SET EXERCISE: Reproduce, word for word, every line from the first one down to the line containing "return material, tree", and nothing else.

_ _ _ _ _ _ _

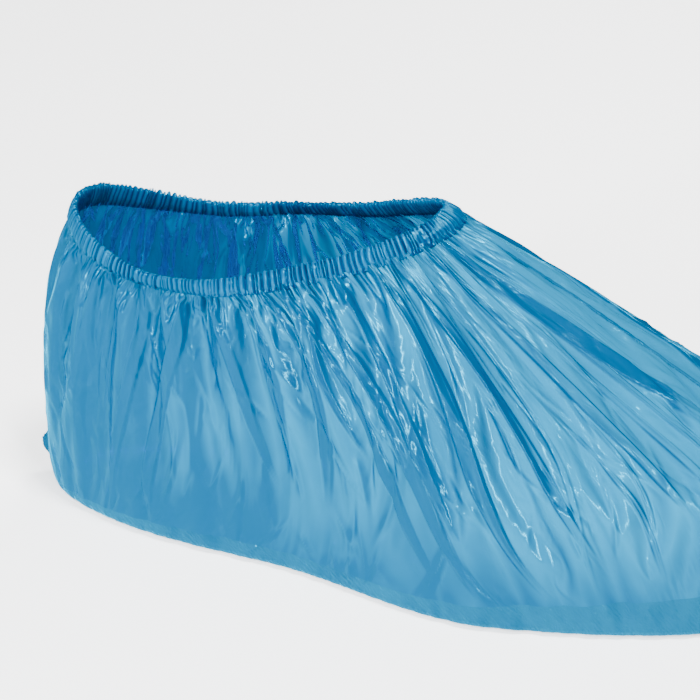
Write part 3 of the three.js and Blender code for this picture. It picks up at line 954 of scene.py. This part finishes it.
def seam_rib(name, at, stand_at, material):
    """A welded seam: a crimped fin that runs up from the sole film to the hem."""
    top = film_top(1, OUTER_FOLDS, np.array([[float(at)]]))[0, 0]
    share = np.linspace(0.012, top + 0.004, SEAM_ROWS)
    line = plain_film(at, share)
    out = out_of_film(np.full_like(share, at), share)
    run = np.concatenate([[0], np.cumsum(np.linalg.norm(np.diff(line, axis=0), axis=-1))])[:, None]
    stand = stand_at(line[:, 2])[:, None]
    crimp = np.sin(2 * np.pi * run / CRIMP_PITCH)
    turn = (2 * np.pi * np.arange(SEAM_ROUND) / SEAM_ROUND)[None, :]
    outward = (0.5 - 0.5 * np.cos(turn)) * stand * (1 + 0.06 * crimp) - RIB_SUNK
    thin = RIB_HALF_WIDTH * (1 - 0.35 * smooth(stand, 2 * MM, 6 * MM))
    tip = np.clip(outward / (6 * MM), 0, 1)
    sideways = np.sin(turn) * thin + CRIMP_DEPTH * crimp * (0.25 + tip)
    beside = np.array([0.0, 1.0, 0.0])
    points = line[:, None] + out[:, None] * outward[..., None] + beside * sideways[..., None]
    fibre = np.stack([sideways, np.broadcast_to(run, sideways.shape), outward], axis=-1)
    # How much the rib's colour is deepened: by a share along all of it, and more towards the fin's edge.
    slope = 0.35 + 0.4 * np.clip(outward / stand, 0, 1)
    faces = grid_faces(SEAM_ROWS, SEAM_ROUND, ring=True, flip=True)
    attributes = {"fibre": fibre.reshape(-1, 3), "slope": slope.ravel()}
    piece = new_piece(name, points.reshape(-1, 3), faces, material, attributes)
    close_ends(piece)
    return piece


def close_ends(piece):
    shape = bmesh.new()
    shape.from_mesh(piece.data)
    edges = [edge for edge in shape.edges if edge.is_boundary]
    bmesh.ops.holes_fill(shape, edges=edges)
    bmesh.ops.recalc_face_normals(shape, faces=shape.faces)
    shape.to_mesh(piece.data)
    shape.free()


def heel_stand(height):
    return np.interp(height, EAR[:, 0], EAR[:, 1])


def toe_stand(height):
    return np.full_like(height, RIB_STAND)


def node_tree(name):
    material = bpy.data.materials.new(name)
    material.use_nodes = True
    tree = material.node_tree
    tree.nodes.clear()
    return material, tree


def add_node(tree, kind, values=None, links=None):
    """A shader node, with values set on its own inputs and links made to its other inputs."""
    node = tree.nodes.new(kind)
    for key, value in (values or {}).items():
        node.inputs[key].default_value = value
    for key, start in (links or {}).items():
        tree.links.new(start, node.inputs[key])
    return node


def attribute_node(tree, name):
    node = add_node(tree, "ShaderNodeAttribute")
    node.attribute_name = name
    return node


def math_node(tree, operation, first, second):
    """Arithmetic on an output and a second output or a number."""
    node = add_node(tree, "ShaderNodeMath", links={0: first})
    node.operation = operation
    if isinstance(second, float):
        node.inputs[1].default_value = second
    else:
        tree.links.new(second, node.inputs[1])
    return node.outputs[0]


def colour_ramp(tree, value, deep, light):
    node = add_node(tree, "ShaderNodeValToRGB", links={0: value})
    for element, place, colour in zip(node.color_ramp.elements, (DEEP_TONE, LIGHT_TONE), (deep, light)):
        element.position = place
        element.color = (*colour, 1)
    return node.outputs[0]


def bump(tree, height, values, under=None):
    """A bump of a height, over another one where that is given."""
    links = {"Height": height}
    if under is not None:
        links["Normal"] = under
    return add_node(tree, "ShaderNodeBump", values, links).outputs[0]


def mixed(tree, share, first, second):
    """Two shaders mixed: share is a number or an output."""
    links = {1: first.outputs[0], 2: second.outputs[0]}
    if isinstance(share, float):
        return add_node(tree, "ShaderNodeMixShader", {0: share}, links)
    return add_node(tree, "ShaderNodeMixShader", None, {0: share, **links})


def film_colour(tree, look, drawn_out):
    """Deep where the film lies double, deepened with painted shade where it folds steeply and, on the
    walls, at the heel and low down, lightened with painted light at the toe, and light where it lies open.
    """
    slope = attribute_node(tree, "slope").outputs["Fac"]
    # The deep attribute holds the doubled film and the walls' painted shade at the heel and low down and
    # painted light at the toe.
    doubled_and_shade = attribute_node(tree, "deep").outputs["Fac"]
    cloud = add_node(tree, "ShaderNodeTexNoise", CLOUD, {"Vector": drawn_out}).outputs["Fac"]
    tone = math_node(tree, "SUBTRACT", cloud, math_node(tree, "MULTIPLY", slope, look["steepness"]))
    tone = math_node(tree, "SUBTRACT", tone, math_node(tree, "MULTIPLY", doubled_and_shade, DOUBLED_AND_SHADE_DEPTH))
    return colour_ramp(tree, tone, look["deep"], look["light"])


def film_relief(tree, look, fibre, drawn_out):
    """The finest wrinkles, soft ripples over them and, on the sole, the embossed grain."""
    wrinkle = add_node(tree, "ShaderNodeTexNoise", WRINKLE, {"Vector": drawn_out})
    wrinkle.noise_type = "RIDGED_MULTIFRACTAL"
    ripple = add_node(tree, "ShaderNodeTexNoise", RIPPLE, {"Vector": drawn_out})
    relief = bump(tree, wrinkle.outputs["Fac"], WRINKLE_BUMP)
    relief = bump(tree, ripple.outputs["Fac"], RIPPLE_BUMP, relief)
    if look["emboss"]:
        grain = add_node(tree, "ShaderNodeTexWave", GRAIN, {"Vector": fibre})
        grain.bands_direction = "DIAGONAL"
        embossed = {"Strength": look["emboss"], "Distance": GRAIN_DEPTH}
        relief = bump(tree, grain.outputs["Fac"], embossed, relief)
    return relief


def film_material(name, look):
    """Film that shines, glows with the light behind it and can be seen through a little."""
    look = dict(zip(LOOK_COLUMNS, look))
    material, tree = node_tree(name)
    fibre = attribute_node(tree, "fibre").outputs["Vector"]
    drawn_out = add_node(tree, "ShaderNodeMapping", {"Scale": look["run"]}, {"Vector": fibre}).outputs[0]
    colour = film_colour(tree, look, drawn_out)
    relief = film_relief(tree, look, fibre, drawn_out)

    matt = {"Roughness": look["roughness"], "Specular IOR Level": 0}
    body = add_node(tree, "ShaderNodeBsdfPrincipled", matt, {"Base Color": colour, "Normal": relief})
    through = add_node(tree, "ShaderNodeBsdfTranslucent", None, {"Color": colour, "Normal": relief})
    shiny = {"Roughness": look["roughness"], "Color": GLOSS_COLOUR}
    gloss = add_node(tree, "ShaderNodeBsdfGlossy", shiny, {"Normal": relief})
    mirror = add_node(tree, "ShaderNodeFresnel", {"IOR": GLOSS_IOR}, {"Normal": relief})
    open_film = add_node(tree, "ShaderNodeBsdfTransparent", None, {"Color": colour})
    glowing = mixed(tree, THROUGH_SHARE, body, through)
    coated = mixed(tree, mirror.outputs[0], glowing, gloss)
    shown = mixed(tree, look["clear"], coated, open_film)
    add_node(tree, "ShaderNodeOutputMaterial", None, {"Surface": shown.outputs[0]})
    return material


def floor_material():
    material, tree = node_tree("pale_floor")
    shader = add_node(tree, "ShaderNodeBsdfPrincipled", {
        "Base Color": FLOOR_COLOUR,
        "Roughness": 0.6,
        "Emission Color": (1, 1, 1, 1),
        "Emission Strength": FLOOR_GLOW,
    })
    add_node(tree, "ShaderNodeOutputMaterial", None, {"Surface": shader.outputs[0]})
    return material


def place_camera():
    data = bpy.data.cameras.new("photo_camera")
    data.lens = CAMERA_LENS
    data.sensor_width = CAMERA_SENSOR
    data.clip_start = CAMERA_NEAR
    camera = bpy.data.objects.new("photo_camera", data)
    level = math.cos(CAMERA_ELEVATION)
    away = Vector((
        math.sin(CAMERA_AZIMUTH) * level,
        -math.cos(CAMERA_AZIMUTH) * level,
        math.sin(CAMERA_ELEVATION),
    ))
    camera.location = TARGET + CAMERA_DISTANCE * away
    camera.rotation_euler = (-away).to_track_quat("-Z", "Y").to_euler()
    bpy.context.scene.collection.objects.link(camera)
    bpy.context.scene.camera = camera


def soft_light(name, place, size, power):
    data = bpy.data.lights.new(name, "AREA")
    data.shape = "RECTANGLE"
    data.size, data.size_y = size
    data.energy = power
    light = bpy.data.objects.new(name, data)
    light.location = place
    light.rotation_euler = (TARGET - Vector(place)).to_track_quat("-Z", "Y").to_euler()
    bpy.context.scene.collection.objects.link(light)


def light_stage():
    world = bpy.data.worlds.new("studio")
    world.use_nodes = True
    background = world.node_tree.nodes["Background"]
    background.inputs["Color"].default_value = WORLD_COLOUR
    background.inputs["Strength"].default_value = WORLD_STRENGTH
    bpy.context.scene.world = world
    for light in LIGHTS:
        soft_light(**dict(zip(LIGHT_COLUMNS, light)))


def lay_floor():
    line = np.linspace(-FLOOR_REACH, FLOOR_REACH, FLOOR_STEPS + 1)
    x, y = np.meshgrid(line, line)
    points = np.stack([x, y, np.zeros_like(x)], axis=-1).reshape(-1, 3)
    floor = new_piece("floor", points, grid_faces(len(line), len(line)), floor_material())
    floor.location.z = -FLOOR_DROP


place_camera()
light_stage()
lay_floor()

film = film_material("film", FILM_LOOK)
outer = film_side(1)
inner = film_side(-1)
outer_film = film_wall("outer_film", outer, 1, film)
inner_film = film_wall("inner_film", inner, -1, film)
sole = sole_film(outer, inner, film_material("sole_film", SHADED_SOLE_LOOK))
hem = hem_band(film_material("hem_film", HEM_LOOK))
heel_seam = seam_rib("heel_rib", 0, heel_stand, film)
toe_seam = seam_rib("toe_rib", 180, toe_stand, film)
for piece, node, slot in (
    (outer_film, "outer_panel", "film"),
    (inner_film, "inner_panel", "film"),
    (sole, "sole_panel", "sole_film"),
    (hem, "elastic_hem", "hem_film"),
    (heel_seam, "heel_seam", "film"),
    (toe_seam, "toe_seam", "film"),
):
    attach(piece, "root")
    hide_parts(node)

_ _ _ _ _ _ _

SOLVED PROBLEM:
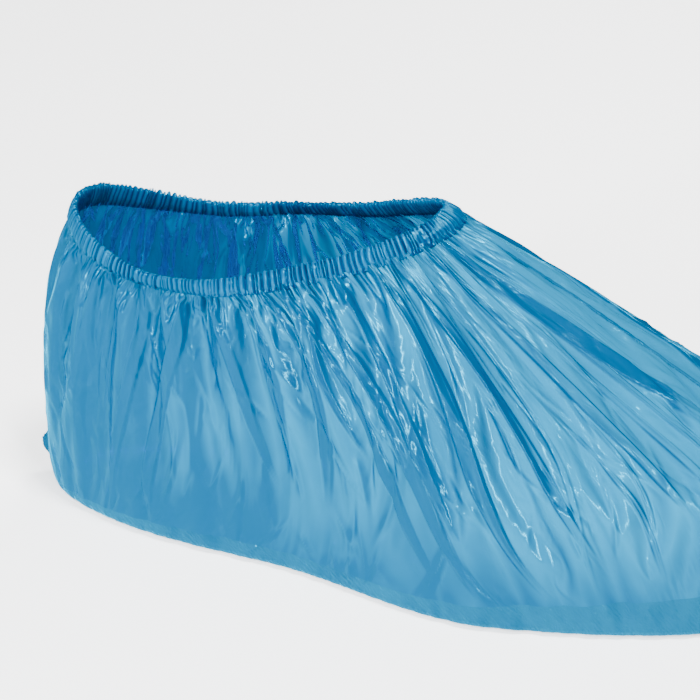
Write part 3 of the three.js and Blender code for this picture. It picks up at line 954 of scene.py. This part finishes it.
def seam_rib(name, at, stand_at, material):
    """A welded seam: a crimped fin that runs up from the sole film to the hem."""
    top = film_top(1, OUTER_FOLDS, np.array([[float(at)]]))[0, 0]
    share = np.linspace(0.012, top + 0.004, SEAM_ROWS)
    line = plain_film(at, share)
    out = out_of_film(np.full_like(share, at), share)
    run = np.concatenate([[0], np.cumsum(np.linalg.norm(np.diff(line, axis=0), axis=-1))])[:, None]
    stand = stand_at(line[:, 2])[:, None]
    crimp = np.sin(2 * np.pi * run / CRIMP_PITCH)
    turn = (2 * np.pi * np.arange(SEAM_ROUND) / SEAM_ROUND)[None, :]
    outward = (0.5 - 0.5 * np.cos(turn)) * stand * (1 + 0.06 * crimp) - RIB_SUNK
    thin = RIB_HALF_WIDTH * (1 - 0.35 * smooth(stand, 2 * MM, 6 * MM))
    tip = np.clip(outward / (6 * MM), 0, 1)
    sideways = np.sin(turn) * thin + CRIMP_DEPTH * crimp * (0.25 + tip)
    beside = np.array([0.0, 1.0, 0.0])
    points = line[:, None] + out[:, None] * outward[..., None] + beside * sideways[..., None]
    fibre = np.stack([sideways, np.broadcast_to(run, sideways.shape), outward], axis=-1)
    # How much the rib's colour is deepened: by a share along all of it, and more towards the fin's edge.
    slope = 0.35 + 0.4 * np.clip(outward / stand, 0, 1)
    faces = grid_faces(SEAM_ROWS, SEAM_ROUND, ring=True, flip=True)
    attributes = {"fibre": fibre.reshape(-1, 3), "slope": slope.ravel()}
    piece = new_piece(name, points.reshape(-1, 3), faces, material, attributes)
    close_ends(piece)
    return piece


def close_ends(piece):
    shape = bmesh.new()
    shape.from_mesh(piece.data)
    edges = [edge for edge in shape.edges if edge.is_boundary]
    bmesh.ops.holes_fill(shape, edges=edges)
    bmesh.ops.recalc_face_normals(shape, faces=shape.faces)
    shape.to_mesh(piece.data)
    shape.free()


def heel_stand(height):
    return np.interp(height, EAR[:, 0], EAR[:, 1])


def toe_stand(height):
    return np.full_like(height, RIB_STAND)


def node_tree(name):
    material = bpy.data.materials.new(name)
    material.use_nodes = True
    tree = material.node_tree
    tree.nodes.clear()
    return material, tree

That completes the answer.